За внешней чрезмерностью эмоций скрывался недостаток чувствительности — черта, встречающаяся в преклонном возрасте не только у Толстого, но и у Гёте, и у множества пожилых людей.
Самые теплые и светлые чувства, какие только способны переживать пожилые люди, — это чувства к внукам.
Хотя вначале и они бывают непростыми. Появление внуков может, как у мужчин, так и у женщин, осложнить прохождение стадии «перевернутого эдипова комплекса»: в исследовании о восприятии возраста у группы пятидесятипятилетних школьных учителей — те, кто уже стал дедами, чаще отмечали, что ощущают себя старыми. Нередко отношение бабушки ко внукам поначалу двойственно. Если она враждебно настроена к дочери, то и к детям, через которых та утверждается и ускользает от нее, она испытывает отторжение. Если же она любит дочь и отождествляет себя с ней, то любит и внуков, но огорчается, что играет рядом с ними лишь второстепенную роль.
Она любит своего сына в его детях — но те в то же время еще и дети невестки, к которой она ревнует. Поскольку для женщины материнство часто источник самореализации, соперничество с дочерью или невесткой на этой почве может быть особенно острым. Особенно болезненно женщина переживает ощущение того, что с появлением внуков она как бы отступает на одно поколение назад, — и справиться с этим ей труднее, чем мужчине.
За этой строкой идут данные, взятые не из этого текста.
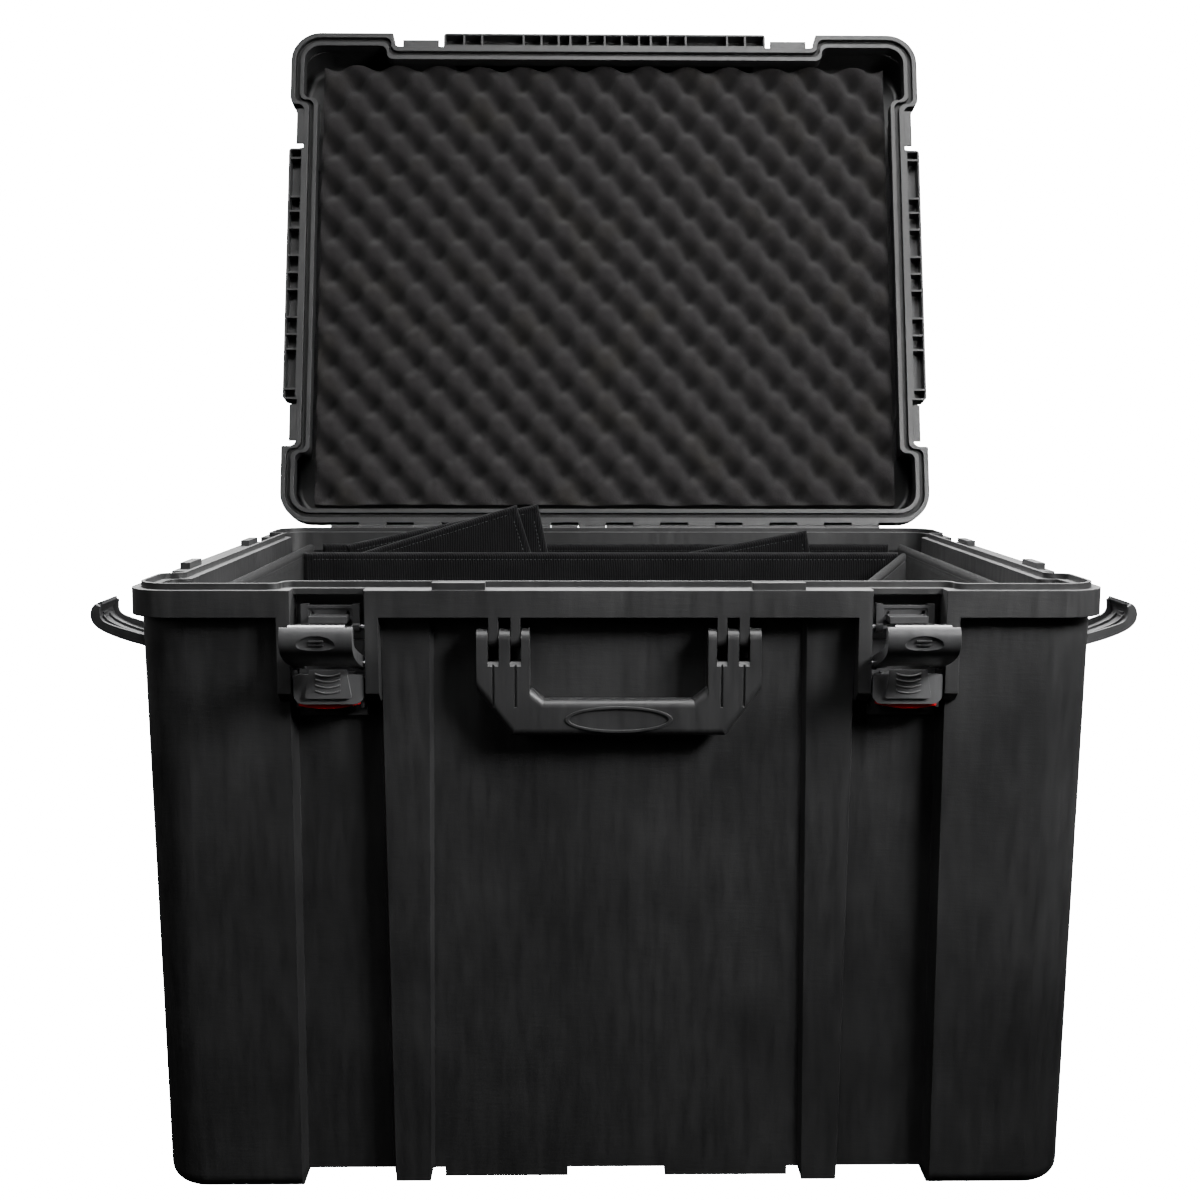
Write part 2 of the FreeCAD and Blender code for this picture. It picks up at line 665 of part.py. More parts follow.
def lever_open():
    """Open lever: a cover that curls up into a lip, with a low wall along each side."""
    half = LEVER_WIDTH / 2
    face = [(-1, -4), (-13.7, 0), (-25.2, 3.3), (-36.6, 6.9), (-47.9, 11.5), (-56.4, 16.6), (-60.6, 22),
            (-61.7, 28), (-60.3, 33.6), (-57, 37.4), (-53.4, 38.6)]
    back = [(-1, -0.6), (-13, 3.6), (-24.2, 6.8), (-35.4, 10.4), (-46.4, 14.9), (-53.4, 19.2), (-56.9, 23.4),
            (-57.8, 28), (-57, 31.6), (-55.4, 34.6), (-52.9, 36)]
    cover = lever_slice(face, back, half)
    cover = cover.cut(slab_y([(-LEVER_NOTCH, -9), (LEVER_NOTCH, -9), (LEVER_NOTCH, 2), (LEVER_NOTCH - 3, 6),
                              (3 - LEVER_NOTCH, 6), (-LEVER_NOTCH, 2)], -13, 4))
    wall_back = [(1, 5.5), (-13.5, 9.6), (-24.9, 12.8), (-36.2, 16.2), (-46, 19.6), (-51.3, 22.6),
                 (-53.4, 26.2), (-53.6, 30), (-53.2, 34), (-52.4, 36.4)]
    wall_face = [(0, -4.5)] + face[1:]
    parts = [cover]
    for x in (-half + LEVER_WALL / 2, half - LEVER_WALL / 2):
        wall = lever_slice(wall_face, wall_back, LEVER_WALL / 2)
        wall.translate(V(x, 0, 0))
        boss = Part.makeCylinder(5.5, LEVER_WALL, V(x - LEVER_WALL / 2, 0, 0), X_AXIS)
        parts.extend([wall, boss])
    for x in (-9.0, 9.0):
        rib = lever_slice(back[2:7], [(y + 0.8, z + 2.4) for y, z in back[2:7]], 0.8)
        rib.translate(V(x, 0, -0.3))
        parts.append(rib)
    lever = fuse(parts)
    for x0, x1 in ((-half - 1, -LEVER_LIP_HALF), (LEVER_LIP_HALF, half + 1)):
        lever = lever.cut(slab_x([(-62, 40), (-57, 37), (-50, 33), (-50, 42), (-62, 42)], x0, x1))
    return lever


def latch_lever():
    """Lever in its open pose, with a ridged oval dish where its face looks forwards."""
    lever = lever_open()
    y, z = LEVER_DISH
    dish = Part.makeSphere(1.0, V(0, 0, 0))
    stretch = FreeCAD.Matrix()
    stretch.scale(*LEVER_DISH_SIZE)
    dish = dish.transformGeometry(stretch)
    dish.translate(V(0, y, z))
    ridges = []
    for step in (-3.3, 0.0, 3.3):
        ridge = lever.common(box(-5.7, 5.7, y - 10, y + 4.5, z + step - 0.55, z + step + 0.55))
        ridge.translate(V(0, 0.9, 0))
        ridges.append(ridge)
    lever = fuse([lever.cut(dish)] + ridges)
    lever = lever.cut(Part.makeCylinder(LEVER_PIN_R + RUNNING_CLEARANCE, LEVER_WIDTH + 2,
                                        V(-LEVER_WIDTH / 2 - 1, 0, 0), X_AXIS))
    lever.translate(V(0, LEVER_PIVOT[0], LEVER_PIVOT[1]))
    return lever


def latch_pawl():
    """Two ears on a cross plate that turns on the upper pin."""
    y, z = PAWL_PIVOT
    ears = []
    for x0 in (-24.0, 18.0):
        ear = box(x0, x0 + 6, y - 4, y + 4, z, z + 19)
        ears.append(ear.fuse(Part.makeCylinder(5.0, 6, V(x0, y, z), X_AXIS)))
    plate = box(-18.5, 18.5, y - 3, y + 1, z + 6, z + 18)
    frame = box(-18.5, 18.5, y - 4, y - 2, z + 15.5, z + 18)
    sill = box(-18.5, 18.5, y - 4, y - 2, z + 6, z + 8.5)
    bar = box(-15.5, 15.5, y - 19, y - 3, z + 5, z + 10.5)
    pawl = fuse(ears + [plate, frame, sill, bar])
    holes = [Part.makeCylinder(PAWL_PIN_R + RUNNING_CLEARANCE, 60, V(-30, y, z), X_AXIS)]
    for x in (-14.5, 14.5):
        holes.append(Part.makeCylinder(1.6, 12, V(x, y - 6, z + 12), Y_AXIS))
    return pawl.cut(fuse(holes))


def pawl_spring():
    """Torsion spring around the upper pin, as its closed outer shape."""
    y, z = PAWL_PIVOT
    tube = Part.makeCylinder(3.6, 16, V(-8, y, z), X_AXIS)
    return tube.cut(Part.makeCylinder(PAWL_PIN_R + 0.3, 16, V(-8, y, z), X_AXIS))


def latch_base():
    """Back plate with the guide block that the lock slide runs on."""
    plate = box(-28, 28, LATCH_WALL_Y - 3, LATCH_WALL_Y, 417, 480)
    block = box(-18, 18, GUIDE_FRONT, LATCH_WALL_Y - 2, 427, 454)
    rails = [box(x0, x0 + 2.5, GUIDE_FRONT, LATCH_WALL_Y - 2, 427, 450) for x0 in (-27.5, 25.0)]
    step = box(-30, 30, GUIDE_FRONT - 1, INDICATOR_BACK, 420, INDICATOR_TOP)
    return fuse([plate, block] + rails).cut(step)


def lock_slide():
    """Sliding plate with a raised centre and four thumb ridges."""
    outline = slab_z([(-SLIDE_HALF_W, SLIDE_BOTTOM, 8), (SLIDE_HALF_W, SLIDE_BOTTOM, 8),
                      (SLIDE_HALF_W, SLIDE_TOP, 1.5), (-SLIDE_HALF_W, SLIDE_TOP, 1.5)], 0, 4.0)
    raised = slab_z([(-19, SLIDE_BOTTOM + 5, 2), (19, SLIDE_BOTTOM + 5, 2), (14.5, SLIDE_CREST, 3),
                     (-14.5, SLIDE_CREST, 3)], 0, 6.8)
    ridges = []
    for row in range(4):
        level = SLIDE_BOTTOM + 9.5 + 4.6 * row
        ring = Part.makeTorus(26.0, 0.9, V(0, level + 26.0, 6.8), Z_AXIS)
        ridges.append(ring.common(box(-10, 10, level - 2, level + 4, 5.5, 8.5)))
    tail = box(-15, 15, SLIDE_BOTTOM + 6, SLIDE_TOP - 2, -0.4, 1.0)
    plate = fuse([outline, raised, tail] + ridges)
    plate.rotate(V(0, 0, 0), X_AXIS, 90)
    plate.translate(V(0, SLIDE_BACK, 0))
    pin_room = box(-20, 20, LEVER_PIVOT[0] - LEVER_PIN_R - 0.7, SLIDE_BACK + 1, SLIDE_TOP, SLIDE_CREST + 1)
    lever_room = slab_x([(-323.0, 461.3), (SLIDE_BACK + 1, 457.3), (SLIDE_BACK + 1, 466.0), (-323.0, 466.0)],
                        -20, 20)
    return plate.cut(pin_room).cut(lever_room)


def lock_indicator():
    """Red strip just behind the lower edge of the slide, with a bowed lower edge."""
    bottom = Part.Arc(V(-25, 0, 430.5), V(4, 0, 426.4), V(25, 0, 429.0)).toShape()
    top = [V(25, 0, 429.0), V(25, 0, INDICATOR_TOP), V(-25, 0, INDICATOR_TOP), V(-25, 0, 430.5)]
    sides = [Part.LineSegment(a, b).toShape() for a, b in zip(top, top[1:])]
    strip = Part.Face(Part.Wire([bottom] + sides)).extrude(V(0, GUIDE_FRONT - INDICATOR_BACK, 0))
    strip.translate(V(0, INDICATOR_BACK, 0))
    return strip


def latch_pin(pivot, radius):
    return Part.makeCylinder(radius, 2 * LATCH_PIN_HALF, V(-LATCH_PIN_HALF, pivot[0], pivot[1]), X_AXIS)


# ---------------------------------------------------------------- padded interior
def liner_slab(outer_top, outer_bottom, inward):
    """Front or back liner panel, parallel to the drafted wall."""
    t = LINER_THICKNESS * inward
    half = LINER_X - 7
    return slab_x([(outer_top, LINER_TOP), (outer_bottom, LINER_BOTTOM),
                   (outer_bottom + t, LINER_BOTTOM), (outer_top + t, LINER_TOP)], -half, half)


def liner_side():
    gap = LINER_THICKNESS + 1.5
    return slab_x([(LINER_FRONT[0] + gap, LINER_TOP), (LINER_FRONT[1] + gap, LINER_BOTTOM),
                   (LINER_BACK[1] - gap, LINER_BOTTOM), (LINER_BACK[0] - gap, LINER_TOP)],
                  LINER_X, LINER_X + LINER_THICKNESS)


def liner_floor():
    return box(-LINER_X - 8, LINER_X + 8, LINER_FRONT[1] + 1, LINER_BACK[1] - 1, FLOOR_TOP + 0.5,
               LINER_BOTTOM - 0.4)


def long_divider():
    return box(-LINER_X + 0.5, 330, LONG_DIVIDER_Y, LONG_DIVIDER_Y + DIVIDER_THICKNESS, LINER_BOTTOM + 0.4,
               DIVIDER_TOP)


def diagonal_divider():
    front = (195.4, -251.0)
    back = (334.6, 178.0)
    along = V(back[0] - front[0], back[1] - front[1], 0).normalize()
    across = V(along.y, -along.x, 0) * (DIVIDER_THICKNESS / 2)
    a = V(front[0], front[1], LINER_BOTTOM + 0.4)
    b = V(back[0], back[1], LINER_BOTTOM + 0.4)
    ring = [a - across, a + across, b + across, b - across, a - across]
    height = DIVIDER_TOP - LINER_BOTTOM - 0.4
    return Part.Face(Part.makePolygon(ring)).extrude(V(0, 0, height))


def leaning_panel(top_right, tilt, length, height, y0, thickness):
    """Loose padded panel standing on one lower corner. tilt raises its right-hand end."""
    x, z = top_right
    c = math.cos(math.radians(tilt))
    s = math.sin(math.radians(tilt))
    corners = [(x, z), (x - length * c, z - length * s),
               (x - length * c + height * s, z - length * s - height * c),
               (x + height * s, z - height * c)]
    return slab_y(corners, y0, y0 + thickness)


def loose_divider_tall():
    front = leaning_panel((-104, 562.5), 17, 222, 482, 199, DIVIDER_THICKNESS)
    behind = leaning_panel((-80, 563), 12, 226, 470, 199 + DIVIDER_THICKNESS, DIVIDER_THICKNESS)
    return front.fuse(behind)


def loose_divider_low():
    return leaning_panel((232, 532), 10.7, 300, 448, 226, DIVIDER_THICKNESS)


# ---------------------------------------------------------------- nodes
def build():
    nodes = {
        "base_shell": base_shell(),
        "hinge_pin": hinge_pin(),
        "lid_shell": lid_shell(),
        "lid_gasket": lid_gasket(),
        "lid_foam": lid_foam(),
        "front_handle": front_handle(),
        "front_handle_pins": Part.makeCompound(front_handle_pin_solids()),
        "liner_front": liner_slab(LINER_FRONT[0], LINER_FRONT[1], 1),
        "liner_back": liner_slab(LINER_BACK[0], LINER_BACK[1], -1),
        "liner_floor": liner_floor(),
        "long_divider": long_divider(),
        "diagonal_divider": diagonal_divider(),
        "loose_divider_tall": loose_divider_tall(),
        "loose_divider_low": loose_divider_low(),
    }
    liner = liner_side()
    nodes["liner_right"] = liner
    nodes["liner_left"] = mirrored_x(liner)
    pieces = {"latch_lever": latch_lever(), "latch_pawl": latch_pawl(), "latch_base": latch_base(),
              "lock_slide": lock_slide(), "lock_indicator": lock_indicator()}
    for place, station in latch_stations().items():
        for piece, shape in pieces.items():
            handed = piece == "lock_indicator" and station[0] < 0
            nodes[piece + "_" + place] = at_latch(mirrored_x(shape) if handed else shape, station)
    nodes["lever_pins"] = Part.makeCompound(at_all_latches(latch_pin(LEVER_PIVOT, LEVER_PIN_R)))
    nodes["pawl_pins"] = Part.makeCompound(at_all_latches(latch_pin(PAWL_PIVOT, PAWL_PIN_R)))
    nodes["pawl_springs"] = Part.makeCompound(at_all_latches(pawl_spring()))
    return nodes


os.makedirs("parts", exist_ok=True)
for node, shape in build().items():
    shape.exportStep("parts/" + node + ".step")
    print("%-22s solids %d valid %s volume %.1f cm3" % (node, len(shape.Solids), shape.isValid(),
                                                        shape.Volume / 1000))
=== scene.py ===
"""Looks for a large rugged equipment case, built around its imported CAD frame.

Metres, +Z up, front towards -Y.
"""

import json
import math
import random

import bpy
from mathutils import Matrix, Vector, noise


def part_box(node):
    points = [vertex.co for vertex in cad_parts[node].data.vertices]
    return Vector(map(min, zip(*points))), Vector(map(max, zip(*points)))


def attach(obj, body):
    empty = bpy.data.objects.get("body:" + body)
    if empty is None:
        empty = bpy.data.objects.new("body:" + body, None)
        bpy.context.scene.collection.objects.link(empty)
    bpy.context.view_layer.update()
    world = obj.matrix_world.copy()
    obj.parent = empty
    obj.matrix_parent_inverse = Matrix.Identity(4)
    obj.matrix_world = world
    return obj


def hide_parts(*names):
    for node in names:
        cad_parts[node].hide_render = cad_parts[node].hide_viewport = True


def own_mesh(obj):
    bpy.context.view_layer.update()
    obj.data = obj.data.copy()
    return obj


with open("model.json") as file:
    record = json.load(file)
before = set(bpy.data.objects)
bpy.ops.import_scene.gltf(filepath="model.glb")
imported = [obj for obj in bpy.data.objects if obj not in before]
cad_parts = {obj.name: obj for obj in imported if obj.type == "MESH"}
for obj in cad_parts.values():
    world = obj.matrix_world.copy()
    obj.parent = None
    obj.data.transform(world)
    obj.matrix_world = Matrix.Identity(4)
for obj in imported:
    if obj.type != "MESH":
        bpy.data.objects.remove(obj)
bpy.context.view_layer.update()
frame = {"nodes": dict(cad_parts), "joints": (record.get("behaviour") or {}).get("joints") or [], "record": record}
MM = 0.001
SEED = 7
SAME_LEVEL = 0.1 * MM


# ------------------------------------------------------------------ places taken from the frame
def joint(name):
    return next(j for j in frame["joints"] if j["name"] == name)


LID_HINGE = joint("lid_hinge")
HINGE = Vector(LID_HINGE["pos_m"])
LID_SWING = math.radians(max(LID_HINGE["range_deg"]))
HINGE_SHIFT = Matrix.Translation(HINGE)
TO_CLOSED = HINGE_SHIFT @ Matrix.Rotation(LID_SWING, 4, "X") @ HINGE_SHIFT.inverted()
TO_OPEN = TO_CLOSED.inverted()


def limits(points):
    """Lowest and highest corner of some points."""
    return [Vector([pick(p[i] for p in points) for i in range(3)]) for pick in (min, max)]


def node_points(node, matrix=None):
    points = [v.co.copy() for v in frame["nodes"][node].data.vertices]
    return [matrix @ p for p in points] if matrix else points


def slab_corners(node):
    """A slab node's limits, and its lowest and highest y at its bottom and at its top."""
    points = node_points(node)
    low, high = limits(points)
    ends = []
    for level in (low.z, high.z):
        row = [p.y for p in points if abs(p.z - level) < SAME_LEVEL]
        ends.append((min(row), max(row)))
    return low, high, ends


# ------------------------------------------------------------------ node helpers
def new_material(name, roughness, **sockets):
    material = bpy.data.materials.new(name)
    material.use_nodes = True
    tree = material.node_tree
    shader = tree.nodes["Principled BSDF"]
    shader.inputs["Roughness"].default_value = roughness
    for label, value in sockets.items():
        shader.inputs[label.replace("_", " ")].default_value = value
    return material, tree, shader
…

Отец не конкурирует со своими сыновьями или зятьями. Кроме того, от него гораздо реже ждут помощи. Поэтому он, как правило, более равнодушен, чем бабушка. Но если он вовлечен в жизнь внуков, его чувства бывают столь же теплыми и даже менее противоречивыми. Виктор Гюго и дед Сартра скорее играли в дедушек, но любили своих внуков искренне и глубоко. Фрейд плакал, потеряв внука, вместе с которым он утратил и всякий вкус к жизни.
Чаще всего примерно тогда, когда внукам исполняется десять лет, а дедушка с бабушкой уже приняли свою старость, роль, которую играют последние, приносит им немало радости. Всё то, что делает родительство внутренне противоречивым, — стремление к отождествлению, компенсации, чувство вины или неудовлетворенности — бабушек и дедушек обходит стороной.
Они могут любить внуков совершенно бескорыстно и щедро, поскольку у них нет ни прав, ни обязанностей по отношению к ним; им не поручено тяжелое дело воспитания, им не приходится говорить «нет», жертвовать настоящим моментом ради будущего.
Именно поэтому ребенок часто отвечает им особой нежностью: он находит в них опору перед лицом родительской строгости; к ним он не испытывает ни ревности, ни желания отождествиться, ни обид, ни бунта — всех тех чувств, что отравляют его отношения с родителями.
Став юношей, взрослым, в отношении к бабушке и дедушке он сохраняет чувство, не отягощенное прошлым. Как бы в отместку, старики направляют эту привязанность против промежуточного поколения; взаимодействуя с молодежью, они сами вновь чувствуют себя юными. Вне родственных уз дружба молодых людей особенно ценна для пожилых: она дарит им ощущение, что время, в котором они живут, по-прежнему принадлежит им, она возвращает им юность, уносит их в бесконечность грядущего — и становится лучшей защитойот хандры, что нависает над старостью.
К сожалению, подобные связи редки: молодежь и старики принадлежат двум разным мирам, между которыми почти нет взаимодействия.